- **WHAT THE EXERCISE ASKS**: Find the lines with the string "from" and return them.

══ SOURCE RECORDS

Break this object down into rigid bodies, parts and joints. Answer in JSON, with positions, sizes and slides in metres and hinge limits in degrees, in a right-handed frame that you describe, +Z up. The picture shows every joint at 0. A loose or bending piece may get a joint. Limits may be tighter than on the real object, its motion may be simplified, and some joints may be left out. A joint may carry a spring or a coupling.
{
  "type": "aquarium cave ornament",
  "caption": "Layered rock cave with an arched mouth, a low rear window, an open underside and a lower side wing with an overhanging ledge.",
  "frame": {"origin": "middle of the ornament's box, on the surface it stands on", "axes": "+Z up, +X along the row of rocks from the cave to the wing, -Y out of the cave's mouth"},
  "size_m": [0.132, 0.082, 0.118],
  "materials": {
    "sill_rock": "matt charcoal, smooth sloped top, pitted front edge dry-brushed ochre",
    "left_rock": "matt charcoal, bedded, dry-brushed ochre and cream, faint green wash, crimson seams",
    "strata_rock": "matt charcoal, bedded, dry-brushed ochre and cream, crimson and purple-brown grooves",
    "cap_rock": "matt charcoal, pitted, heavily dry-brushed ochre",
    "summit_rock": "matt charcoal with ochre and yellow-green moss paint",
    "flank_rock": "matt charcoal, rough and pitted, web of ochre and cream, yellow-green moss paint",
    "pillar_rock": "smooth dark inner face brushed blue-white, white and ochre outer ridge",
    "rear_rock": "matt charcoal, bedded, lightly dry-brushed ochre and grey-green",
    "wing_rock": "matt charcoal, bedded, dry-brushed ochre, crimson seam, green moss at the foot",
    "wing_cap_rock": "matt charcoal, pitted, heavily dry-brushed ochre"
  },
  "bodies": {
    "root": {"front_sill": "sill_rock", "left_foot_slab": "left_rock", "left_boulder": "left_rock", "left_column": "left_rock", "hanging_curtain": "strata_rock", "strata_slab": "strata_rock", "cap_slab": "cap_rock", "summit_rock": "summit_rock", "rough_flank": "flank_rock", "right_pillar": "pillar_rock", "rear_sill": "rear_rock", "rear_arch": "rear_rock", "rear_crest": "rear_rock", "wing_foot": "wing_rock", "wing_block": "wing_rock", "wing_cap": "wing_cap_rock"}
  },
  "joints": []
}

════
══ SOURCE RECORDS

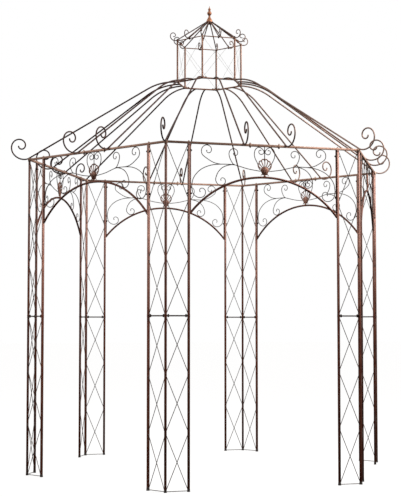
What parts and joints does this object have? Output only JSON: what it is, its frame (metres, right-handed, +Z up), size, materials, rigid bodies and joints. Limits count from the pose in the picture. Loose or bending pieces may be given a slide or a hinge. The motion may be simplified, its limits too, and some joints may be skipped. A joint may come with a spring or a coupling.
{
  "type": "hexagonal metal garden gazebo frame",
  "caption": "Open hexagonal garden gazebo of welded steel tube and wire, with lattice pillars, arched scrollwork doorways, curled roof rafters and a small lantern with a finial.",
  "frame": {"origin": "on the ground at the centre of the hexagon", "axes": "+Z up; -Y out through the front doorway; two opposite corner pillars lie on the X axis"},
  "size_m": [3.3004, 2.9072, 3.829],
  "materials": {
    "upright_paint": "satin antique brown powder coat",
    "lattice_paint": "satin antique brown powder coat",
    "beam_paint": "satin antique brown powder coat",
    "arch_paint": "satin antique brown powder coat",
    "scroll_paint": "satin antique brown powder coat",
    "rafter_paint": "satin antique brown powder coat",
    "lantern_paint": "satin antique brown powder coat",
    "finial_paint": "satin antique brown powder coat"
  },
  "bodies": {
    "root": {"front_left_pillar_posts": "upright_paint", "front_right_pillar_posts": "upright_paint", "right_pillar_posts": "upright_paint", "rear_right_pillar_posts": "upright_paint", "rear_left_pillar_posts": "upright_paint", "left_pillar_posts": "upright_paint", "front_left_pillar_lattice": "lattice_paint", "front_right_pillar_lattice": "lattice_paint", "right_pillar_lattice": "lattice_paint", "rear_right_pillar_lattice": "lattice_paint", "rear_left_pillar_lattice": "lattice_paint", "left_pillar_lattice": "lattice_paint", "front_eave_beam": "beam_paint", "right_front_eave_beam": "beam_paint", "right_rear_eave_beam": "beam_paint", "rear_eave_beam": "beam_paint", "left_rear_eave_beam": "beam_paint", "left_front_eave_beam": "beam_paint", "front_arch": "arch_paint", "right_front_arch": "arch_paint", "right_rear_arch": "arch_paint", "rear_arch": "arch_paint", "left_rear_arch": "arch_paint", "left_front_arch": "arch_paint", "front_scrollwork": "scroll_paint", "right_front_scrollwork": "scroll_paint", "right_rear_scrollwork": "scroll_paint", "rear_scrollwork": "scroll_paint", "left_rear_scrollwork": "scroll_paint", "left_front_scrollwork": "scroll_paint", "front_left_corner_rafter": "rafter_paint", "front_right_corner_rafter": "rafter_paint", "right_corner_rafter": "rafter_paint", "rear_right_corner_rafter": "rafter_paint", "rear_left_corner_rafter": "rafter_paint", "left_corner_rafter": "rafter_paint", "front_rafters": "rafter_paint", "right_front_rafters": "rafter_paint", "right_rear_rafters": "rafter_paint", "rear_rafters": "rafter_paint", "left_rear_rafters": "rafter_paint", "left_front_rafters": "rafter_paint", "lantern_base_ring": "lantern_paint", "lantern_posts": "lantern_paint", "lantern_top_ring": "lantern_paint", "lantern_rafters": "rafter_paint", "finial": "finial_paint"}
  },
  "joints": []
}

════

- **WRITTEN ANSWER**:
  "frame": {"origin": "middle of the ornament's box, on the surface it stands on", "axes": "+Z up, +X along the row of rocks from the cave to the wing, -Y out of the cave's mouth"},
What parts and joints does this object have? Output only JSON: what it is, its frame (metres, right-handed, +Z up), size, materials, rigid bodies and joints. Limits count from the pose in the picture. Loose or bending pieces may be given a slide or a hinge. The motion may be simplified, its limits too, and some joints may be skipped. A joint may come with a spring or a coupling.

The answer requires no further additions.